What's the difference between mezcal and tequila?

The answer

There are several differences, though the most conspicuous from a flavour perspective is mezcal's smokiness.

Both spirits come from Mexico and are distilled from agave, a plant that looks like a giant pineapple. Whereas mezcal can be made from any of several dozen species, tequila relies on just one, the blue agave, accounting for some of the flavour peculiarities. That particular species happens to grow well in the soils around the city of Tequila in the western Mexican state of Jalisco, and that's the heart of tequila country. Production of mezcal, on the other hand, while widespread, is strongly associated with Oaxaca in the south.

They tend to do things a bit more rustically down Oaxaca way, too. While tequila producers tend to bake or steam-cook the agave plant's core, or piña, prior to fermenting the juice, for mezcal the agaves are roasted in the ground in fire pits fuelled with wood. That's where the smokiness comes from. But there are other flavour differences. Mezcal also tends to be earthier, while I find tequila to lean more toward the vegetal-herbaceous side of the spectrum. Generally speaking, mezcal production also is a smaller-scale affair, so the drink, which has become trendy in North America in recent years, enjoys more of the cachet associated with craft spirits or microbrewed beer.

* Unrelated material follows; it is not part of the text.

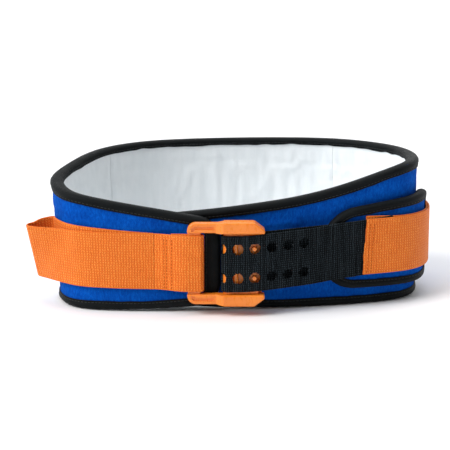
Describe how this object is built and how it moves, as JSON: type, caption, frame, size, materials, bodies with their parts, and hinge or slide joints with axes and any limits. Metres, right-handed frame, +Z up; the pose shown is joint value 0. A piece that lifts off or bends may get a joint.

Mezcal finally also is shedding its reputation outside Mexico as little more than tequila's brutish backwoods half-brother, an image mainly fuelled by the worm. As a marketing ploy, producers in the past took to bottling their mezcal with a tiny souvenir, the larva of a moth known to feed off the agave plant. If you see one in a bottle today, rare though the sight has become, leave it on the store shelf; the local frat boys will need it at their next party. The best mezcals are vegan-friendly.